Comment The 99% Reflect Me (Score 1) 1799

The posts on http://wearethe99percent.tumblr.com/ reflect my experience. My advanced degree and frugal lifestyle has me making steady financial progress, only I've been laid off on a few occasions - wiping out my nest egg and I'm not really that far along. My experience has me convinced that no one in the government has my back. Lucky my wife has an awesome job - after many years of school where she made nothing and accumulated debt - and we are now in a top income bracket. I know what it is like to not have a job yet be willing to work and have 'in demand' skills. I don't live on the east coast otherwise I'd be out there representing the contingent of society that sweated their way through an engineering PhD. At the end of the day I want my 2yr old to go to a nice school and feel proud to live in this country. I don't see it getting better for him (my wife and I have a large income but will never be 'rich' like Bloomberg, Buffet, Gates, etc.) unless we all stand up now for the 99%.

Occupywallstreet may or may not fizzle out. Either way, I think this is the turning point. I hope this occurs to our leaders and convinces Washington to enact actual campaign/lobbyist reform. That is what I see tying together all the OWS concerns: life may not be fair, but for many it has become completely unfair in the favor of the 1%. Seeing them out there I am inspired because I realize that I am not alone. There are many others out there in the same boat that I am in while I watch the 1% prosper beyond all measure or need. The mere existence of 501c3 organizations - put into law by our own congress - is pretty much proof that our current politicians are nearly 100% corrupt beyond anything we've seen in the USA for nearly a century. Anyone in the world can donate to a 501c3 organization anonymously. Anyone. Isn't this a major national security hole? This country has and can do better than that in its elected officials. If OWS gets snuffed out I think the next movement will be larger and more aggressive. I hope OWS wakes up the conscience of our politicians enough to enact reform and/or wakes up enough of the 99% to start electing officials who will fight, actually fight, for reform.

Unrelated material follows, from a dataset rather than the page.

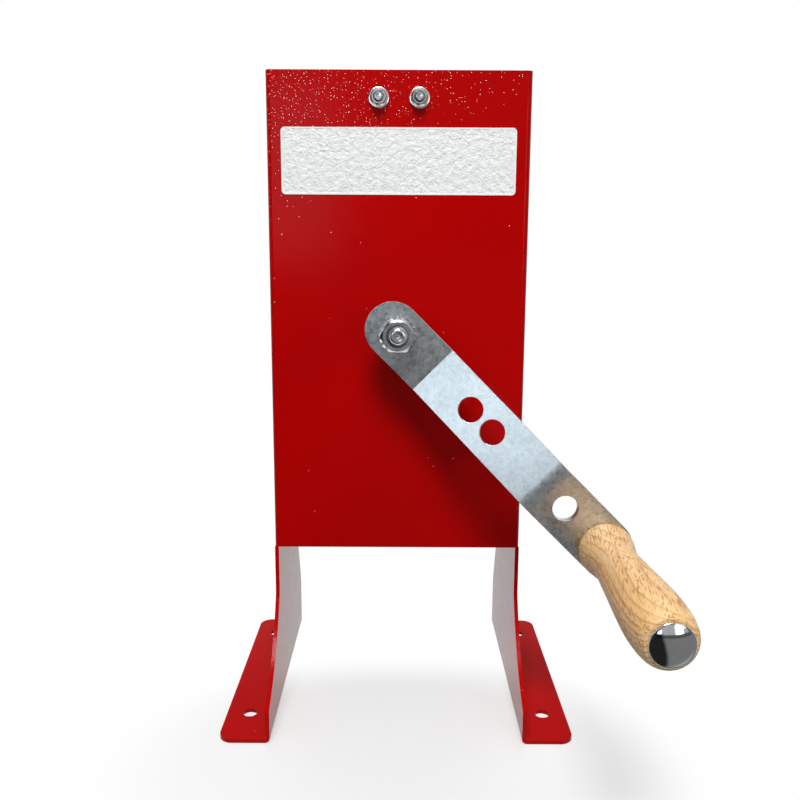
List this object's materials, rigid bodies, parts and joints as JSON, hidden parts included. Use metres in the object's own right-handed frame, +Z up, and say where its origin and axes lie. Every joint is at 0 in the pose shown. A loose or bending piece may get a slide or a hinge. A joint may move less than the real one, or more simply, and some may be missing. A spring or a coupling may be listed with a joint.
{
  "type": "lever nutcracker press",
  "caption": "Open-topped red sheet-steel walnut press on flared legs, with a cranked side lever, wooden grip and hanging jaws spread by a cam shaft.",
  "frame": {"origin": "on the floor plane, at the centre of the four bolt holes in the two feet", "axes": "+X to the right seen from the lever's side, +Y from the lever's side to the rear, +Z up"},
  "size_m": [0.2951, 0.353, 0.48],
  "materials": {
    "red_coat": "glossy red powder coat with a fine orange-peel texture",
    "zinc_steel": "blue zinc plate, slightly mottled",
    "bright_zinc": "bright zinc plate",
    "jaw_steel": "zinc-plated plate steel",
    "bronze": "sintered bronze",
    "label_film": "white adhesive film",
    "beech": "oiled steamed beech",
    "chrome_cap": "polished chrome"
  },
  "bodies": {
    "frame": {"housing": "red_coat", "rear_wall": "red_coat", "rear_wall_screws": "bright_zinc", "rear_weld_nuts": "bright_zinc", "label_plate": "label_film", "left_hinge_rod": "bright_zinc", "right_hinge_rod": "bright_zinc", "front_rod_nuts": "bright_zinc", "rear_rod_nuts": "bright_zinc", "lever_stop": "red_coat", "front_boss": "red_coat", "rear_boss": "red_coat", "front_bush": "bronze", "rear_bush": "bronze"},
    "lever": {"cam_shaft": "bright_zinc", "front_cam": "jaw_steel", "rear_cam": "jaw_steel", "cam_pins": "bright_zinc", "thrust_washer": "bright_zinc", "retaining_ring": "bright_zinc", "lever_spacer": "bright_zinc", "lever_arm": "zinc_steel", "toothed_washer": "bright_zinc", "pivot_nut": "bright_zinc", "handle_spindle": "bright_zinc", "handle_washer": "bright_zinc", "handle_nut": "bright_zinc", "handle_end_cap": "chrome_cap"},
    "grip": {"handle_grip": "beech"},
    "left_jaw": {"left_hinge_tube": "jaw_steel", "left_jaw_plate": "jaw_steel", "left_jaw_ribs": "jaw_steel"},
    "right_jaw": {"right_hinge_tube": "jaw_steel", "right_jaw_plate": "jaw_steel", "right_jaw_ribs": "jaw_steel"}
  },
  "joints": [
    {"name": "lever_turn", "type": "hinge", "parent": "frame", "child": "lever", "pos_m": [0, -0.041, 0.2955], "axis": [0, -1, 0], "range_deg": [0, 90]},
    {"name": "left_jaw_swing", "type": "hinge", "parent": "frame", "child": "left_jaw", "pos_m": [-0.0145, 0, 0.461], "axis": [0, 1, 0], "range_deg": [0, 3]},
    {"name": "right_jaw_swing", "type": "hinge", "parent": "frame", "child": "right_jaw", "pos_m": [0.0145, 0, 0.461], "axis": [0, -1, 0], "range_deg": [0, 3]},
    {"name": "grip_spin", "type": "hinge", "parent": "lever", "child": "grip", "pos_m": [0.1451, -0.178, 0.1504], "axis": [0, -1, 0], "continuous": true}
  ],
  "couplings": [
    {"joint": "left_jaw_swing", "follows": "lever_turn", "ratio": 0.033333},
    {"joint": "right_jaw_swing", "follows": "lever_turn", "ratio": 0.033333}
  ]
}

Comment Speaking as a someone with a PhD... (Score 1) 694

I've moved on from science. In my mind I pursued science as a means to provide society options to advance. What I didn't realize is that most of the country wanted to buy condos in Florida at amazingly inflated prices. I wanted to research methods to produce clean fuels. I wound up in an underfunded computational lab. I stayed with it because I thought it would all pan out. Turns out I would have been much better off in an experimental lab somewhere, probably MIT. The reason for all these computational labs is that computers are cheap and grad students are cheap, experiments are expensive. Science didn't work out for me so, compared to my peers, I got lucky and found a pretty good job in a stable company.

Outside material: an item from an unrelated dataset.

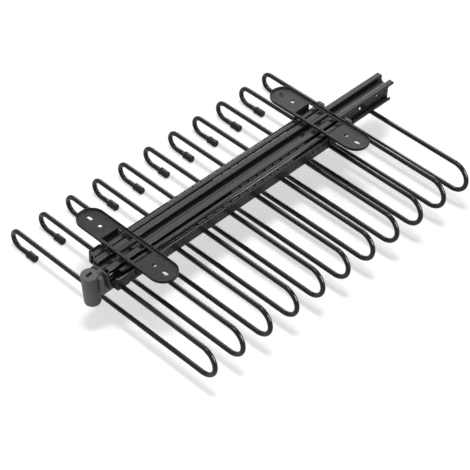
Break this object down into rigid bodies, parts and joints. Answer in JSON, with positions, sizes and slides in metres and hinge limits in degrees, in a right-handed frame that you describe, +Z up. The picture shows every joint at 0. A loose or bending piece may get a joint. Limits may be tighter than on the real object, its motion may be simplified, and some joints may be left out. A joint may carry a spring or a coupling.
{
  "type": "pull out trouser rack",
  "caption": "Wardrobe pull-out trouser rack: wire hangers with hooked, capped ends under a double ball-bearing slide with a round grip, hung from two slotted mounting plates.",
  "frame": {"origin": "centre of the four fixing slots, on the plane of the raised plate rims that the shelf above rests on", "axes": "+Z up, +Y to the back of the wardrobe, +X to the right of a person in front of it; the rack pulls out along -Y"},
  "size_m": [0.3369, 0.5027, 0.098],
  "materials": {
    "coated_plate_steel": "textured dark grey powder coat",
    "gloss_rail_steel": "glossy black e-coat",
    "coated_rail_steel": "satin grey coat",
    "black_plastic": "moulded, matt",
    "retainer_steel": "stamped strip",
    "ball_steel": "hardened balls",
    "grey_moulding": "fine satin moulding",
    "screw_steel": "zinc plated",
    "coated_wire": "semi-gloss black coat",
    "cap_rubber": "matt"
  },
  "bodies": {
    "fixed_slides": {"front_mounting_plate": "coated_plate_steel", "rear_mounting_plate": "coated_plate_steel", "left_outer_rail": "gloss_rail_steel", "left_front_cap": "black_plastic", "left_rear_buffer": "grey_moulding", "right_outer_rail": "gloss_rail_steel", "right_front_cap": "black_plastic", "right_rear_buffer": "grey_moulding"},
    "carrier": {"carrier_rail": "coated_rail_steel", "front_bracket": "grey_moulding", "grip": "grey_moulding", "grip_screw": "screw_steel", "hanger_01": "coated_wire", "hanger_02": "coated_wire", "hanger_03": "coated_wire", "hanger_04": "coated_wire", "hanger_05": "coated_wire", "hanger_06": "coated_wire", "hanger_07": "coated_wire", "hanger_08": "coated_wire", "hanger_09": "coated_wire", "hanger_10": "coated_wire", "hanger_11": "coated_wire", "hanger_cap_01": "cap_rubber", "hanger_cap_02": "cap_rubber", "hanger_cap_03": "cap_rubber", "hanger_cap_04": "cap_rubber", "hanger_cap_05": "cap_rubber", "hanger_cap_06": "cap_rubber", "hanger_cap_07": "cap_rubber", "hanger_cap_08": "cap_rubber", "hanger_cap_09": "cap_rubber", "hanger_cap_10": "cap_rubber", "hanger_cap_11": "cap_rubber"},
    "left_intermediate": {"left_intermediate_rail": "coated_rail_steel"},
    "left_outer_retainer": {"left_outer_ball_cage": "retainer_steel", "left_outer_balls": "ball_steel"},
    "left_inner_retainer": {"left_inner_ball_cage": "retainer_steel", "left_inner_balls": "ball_steel"},
    "right_intermediate": {"right_intermediate_rail": "coated_rail_steel"},
    "right_outer_retainer": {"right_outer_ball_cage": "retainer_steel", "right_outer_balls": "ball_steel"},
    "right_inner_retainer": {"right_inner_ball_cage": "retainer_steel", "right_inner_balls": "ball_steel"}
  },
  "joints": [
    {"name": "pull_out", "type": "slide", "parent": "fixed_slides", "child": "carrier", "axis": [0, -1, 0], "range_m": [0, 0.37]},
    {"name": "left_intermediate_slide", "type": "slide", "parent": "fixed_slides", "child": "left_intermediate", "axis": [0, -1, 0], "range_m": [0, 0.185]},
    {"name": "left_outer_retainer_slide", "type": "slide", "parent": "fixed_slides", "child": "left_outer_retainer", "axis": [0, -1, 0], "range_m": [0, 0.0925]},
    {"name": "left_inner_retainer_slide", "type": "slide", "parent": "fixed_slides", "child": "left_inner_retainer", "axis": [0, -1, 0], "range_m": [0, 0.2775]},
    {"name": "right_intermediate_slide", "type": "slide", "parent": "fixed_slides", "child": "right_intermediate", "axis": [0, -1, 0], "range_m": [0, 0.185]},
    {"name": "right_outer_retainer_slide", "type": "slide", "parent": "fixed_slides", "child": "right_outer_retainer", "axis": [0, -1, 0], "range_m": [0, 0.0925]},
    {"name": "right_inner_retainer_slide", "type": "slide", "parent": "fixed_slides", "child": "right_inner_retainer", "axis": [0, -1, 0], "range_m": [0, 0.2775]}
  ],
  "couplings": [
    {"joint": "left_intermediate_slide", "follows": "pull_out", "ratio": 0.5},
    {"joint": "left_outer_retainer_slide", "follows": "pull_out", "ratio": 0.25},
    {"joint": "left_inner_retainer_slide", "follows": "pull_out", "ratio": 0.75},
    {"joint": "right_intermediate_slide", "follows": "pull_out", "ratio": 0.5},
    {"joint": "right_outer_retainer_slide", "follows": "pull_out", "ratio": 0.25},
    {"joint": "right_inner_retainer_slide", "follows": "pull_out", "ratio": 0.75}
  ]
}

When it comes to education I've come to believe that less really is more. I hope that my country puts every penny it can into educating children from birth to 12th grade. I advise my friend's children to only go into science if your professors literally are begging you to go, give you a ton of money and a scholarship to the very best school in the field. Even in that case think very carefully about your assumptions. Even in that case I pray for their sake that they don't take the offer.

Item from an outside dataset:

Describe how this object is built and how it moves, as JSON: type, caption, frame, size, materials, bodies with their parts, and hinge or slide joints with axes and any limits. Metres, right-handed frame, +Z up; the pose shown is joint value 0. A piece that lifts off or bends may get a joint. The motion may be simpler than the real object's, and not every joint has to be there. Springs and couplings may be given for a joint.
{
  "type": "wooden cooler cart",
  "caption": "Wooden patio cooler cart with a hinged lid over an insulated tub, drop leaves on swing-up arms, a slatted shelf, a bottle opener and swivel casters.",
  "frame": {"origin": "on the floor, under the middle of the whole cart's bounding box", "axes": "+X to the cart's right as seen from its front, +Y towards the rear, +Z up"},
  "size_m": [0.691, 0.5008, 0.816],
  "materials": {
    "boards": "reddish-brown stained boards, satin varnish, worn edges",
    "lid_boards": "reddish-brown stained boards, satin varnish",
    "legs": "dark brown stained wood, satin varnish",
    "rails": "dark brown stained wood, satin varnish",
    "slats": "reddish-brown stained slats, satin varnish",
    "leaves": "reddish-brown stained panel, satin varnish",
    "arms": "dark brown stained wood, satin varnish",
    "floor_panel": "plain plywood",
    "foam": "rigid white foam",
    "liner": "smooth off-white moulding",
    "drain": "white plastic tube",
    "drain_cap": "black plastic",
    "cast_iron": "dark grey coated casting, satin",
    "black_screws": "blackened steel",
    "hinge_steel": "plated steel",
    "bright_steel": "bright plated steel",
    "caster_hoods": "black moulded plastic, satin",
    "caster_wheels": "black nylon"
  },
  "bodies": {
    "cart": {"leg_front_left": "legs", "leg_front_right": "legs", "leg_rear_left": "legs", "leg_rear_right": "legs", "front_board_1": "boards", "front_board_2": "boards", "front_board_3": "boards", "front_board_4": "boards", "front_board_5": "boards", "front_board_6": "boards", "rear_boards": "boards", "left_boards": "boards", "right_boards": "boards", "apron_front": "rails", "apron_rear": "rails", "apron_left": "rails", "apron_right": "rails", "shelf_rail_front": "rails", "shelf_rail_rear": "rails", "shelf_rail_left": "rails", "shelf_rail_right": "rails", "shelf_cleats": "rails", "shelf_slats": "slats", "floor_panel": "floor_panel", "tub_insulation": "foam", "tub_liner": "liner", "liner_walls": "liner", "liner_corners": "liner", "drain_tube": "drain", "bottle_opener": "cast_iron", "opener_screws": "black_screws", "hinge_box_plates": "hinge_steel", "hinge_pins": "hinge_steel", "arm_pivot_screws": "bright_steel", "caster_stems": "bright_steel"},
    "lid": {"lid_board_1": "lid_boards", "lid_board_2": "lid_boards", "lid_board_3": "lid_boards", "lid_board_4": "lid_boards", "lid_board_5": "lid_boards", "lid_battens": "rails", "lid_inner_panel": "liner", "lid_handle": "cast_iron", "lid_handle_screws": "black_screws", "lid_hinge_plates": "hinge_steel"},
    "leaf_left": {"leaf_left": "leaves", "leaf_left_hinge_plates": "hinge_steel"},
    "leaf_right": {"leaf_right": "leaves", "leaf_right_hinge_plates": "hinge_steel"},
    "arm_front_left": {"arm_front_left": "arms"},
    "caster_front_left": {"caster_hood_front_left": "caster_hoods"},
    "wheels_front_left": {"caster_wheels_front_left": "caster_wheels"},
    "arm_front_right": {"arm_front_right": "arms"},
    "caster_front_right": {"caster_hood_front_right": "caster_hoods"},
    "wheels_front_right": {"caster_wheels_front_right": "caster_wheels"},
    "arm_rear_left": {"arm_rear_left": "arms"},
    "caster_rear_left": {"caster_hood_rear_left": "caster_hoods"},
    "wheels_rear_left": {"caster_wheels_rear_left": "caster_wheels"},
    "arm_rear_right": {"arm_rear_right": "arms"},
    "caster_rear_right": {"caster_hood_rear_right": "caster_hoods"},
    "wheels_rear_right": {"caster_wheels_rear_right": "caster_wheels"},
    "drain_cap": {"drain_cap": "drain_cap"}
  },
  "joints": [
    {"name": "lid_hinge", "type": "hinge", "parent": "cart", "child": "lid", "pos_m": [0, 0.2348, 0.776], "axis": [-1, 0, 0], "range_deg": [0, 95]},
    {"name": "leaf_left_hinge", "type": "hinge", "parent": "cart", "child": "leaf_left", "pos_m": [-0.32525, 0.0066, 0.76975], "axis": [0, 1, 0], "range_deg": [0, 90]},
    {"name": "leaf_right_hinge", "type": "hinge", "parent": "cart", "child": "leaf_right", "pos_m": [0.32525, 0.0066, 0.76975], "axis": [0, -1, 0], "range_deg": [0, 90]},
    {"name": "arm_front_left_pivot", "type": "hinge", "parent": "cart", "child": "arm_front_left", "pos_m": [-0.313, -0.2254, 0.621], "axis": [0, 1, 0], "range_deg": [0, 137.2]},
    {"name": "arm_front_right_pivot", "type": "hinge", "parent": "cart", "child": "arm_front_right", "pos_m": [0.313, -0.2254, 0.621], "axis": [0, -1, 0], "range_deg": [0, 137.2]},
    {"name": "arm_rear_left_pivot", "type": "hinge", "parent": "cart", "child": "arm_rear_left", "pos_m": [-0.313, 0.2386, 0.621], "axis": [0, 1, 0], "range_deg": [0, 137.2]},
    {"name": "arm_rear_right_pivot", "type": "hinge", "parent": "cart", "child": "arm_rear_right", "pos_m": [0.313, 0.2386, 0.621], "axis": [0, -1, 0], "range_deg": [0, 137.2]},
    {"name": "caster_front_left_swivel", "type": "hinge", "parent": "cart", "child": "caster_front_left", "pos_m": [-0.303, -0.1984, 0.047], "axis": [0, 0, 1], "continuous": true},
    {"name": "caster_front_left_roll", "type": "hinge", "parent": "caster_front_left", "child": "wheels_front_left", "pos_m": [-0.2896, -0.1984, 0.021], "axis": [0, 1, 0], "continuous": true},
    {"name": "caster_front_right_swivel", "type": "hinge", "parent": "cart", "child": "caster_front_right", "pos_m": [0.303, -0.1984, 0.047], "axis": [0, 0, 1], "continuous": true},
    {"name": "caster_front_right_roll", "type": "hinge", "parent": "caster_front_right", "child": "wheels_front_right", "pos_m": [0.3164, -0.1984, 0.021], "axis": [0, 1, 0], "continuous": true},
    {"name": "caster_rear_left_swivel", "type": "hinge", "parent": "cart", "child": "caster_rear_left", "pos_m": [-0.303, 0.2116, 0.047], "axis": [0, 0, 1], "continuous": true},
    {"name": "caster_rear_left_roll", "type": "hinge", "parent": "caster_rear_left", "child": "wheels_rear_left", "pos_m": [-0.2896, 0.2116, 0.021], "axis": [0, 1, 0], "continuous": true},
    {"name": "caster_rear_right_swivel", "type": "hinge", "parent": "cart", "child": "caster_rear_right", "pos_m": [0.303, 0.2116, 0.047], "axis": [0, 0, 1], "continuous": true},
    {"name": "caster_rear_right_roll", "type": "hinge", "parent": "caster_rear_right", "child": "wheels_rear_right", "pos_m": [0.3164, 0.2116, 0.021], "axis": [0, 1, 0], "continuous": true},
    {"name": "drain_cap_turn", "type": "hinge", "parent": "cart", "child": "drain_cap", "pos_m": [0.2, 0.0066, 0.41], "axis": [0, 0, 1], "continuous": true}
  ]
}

I don't think much of science as a means to resolve social problems. I think that society needs to face its problems and solve them directly. Society only looks to science for solutions when it KNOWS it is really desperate. If this country finds itself in a dumb war I think the politicians, the rich people, and the CEOs are going to find a research/engineering job of the kind that have been outsourced for the past 10 years or so for me really quickly. I still hope that doesn't happen because a lot of people like me, including my son, might die in such a war. I think a great deal more of finding a good job, better yet starting a company, somewhere. Buying the smallest, least expensive, and most comfortable house possible. Try to get a nice backyard or, better yet, a fair amount of land. Raise a nice family. Living within my means. Saving for an early retirement. Avoiding office politics. Getting involved in local politics because I think those really count. Don't try to win anything in local politics, try to get issues resolved in a neighborly, sensible way. Trying to live at peace with my neighbors.